A DEAL between arms group BAE Systems and the Serious Fraud Office to settle a long-running investigation into allegations linked to an arms sale to Tanzania looked in doubt yesterday after a judge challenged it.
BAE and the SFO had agreed under the terms of the deal that BAE would not have to admit to allegations that it made payments to secure a radar deal with the Tanzanian government.
BAE had acknowledged paying commission money to a Tanzanian marketing adviser linked to the group’s sale of a radar to Tanzania in 1999, but denies corruption.
It is understood to have agreed to an ex-gratia payment of up to £30m to Tanzania and admitted failing to keep accurate records of the payment to the agent.

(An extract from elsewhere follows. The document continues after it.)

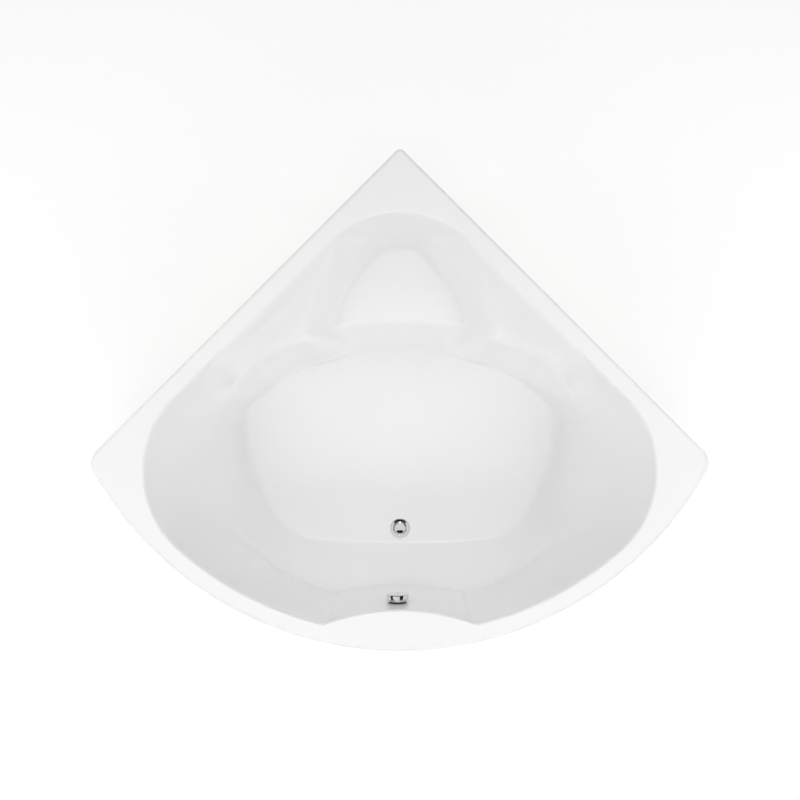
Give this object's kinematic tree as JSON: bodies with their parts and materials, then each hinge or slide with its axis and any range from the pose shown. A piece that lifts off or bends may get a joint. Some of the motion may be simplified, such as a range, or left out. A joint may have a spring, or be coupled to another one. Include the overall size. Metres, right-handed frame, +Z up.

BAE had agreed to plead guilty to one charge of breach of duty to keep accounting records linked to payments “made to a former marketing adviser in Tanzania” and the judge had been expected to sentence the defence company on that basis.
BAE said in February: “In connection with the sale of a radar system by the company to Tanzania in 1999, the company made commission payments to a marketing adviser and failed to accurately record such payments in its accounting records.”
The firm added: “The company failed to scrutinise these records adequately to ensure they were reasonably accurate and permitted them to remain uncorrected.
“The company very much regrets and accepts full responsibility for these past shortcomings.”
BAE said it had improved its compliance policies to avoid a repetition of such issues.
But the judge at a hearing at Southwark Crown Court said he was unable to pass sentence without hearing more evidence and said he wanted to call witnesses to testify.
He questioned why the payments to the businessman had been made and also whether some of the payments had been channelled to officials in Tanzania.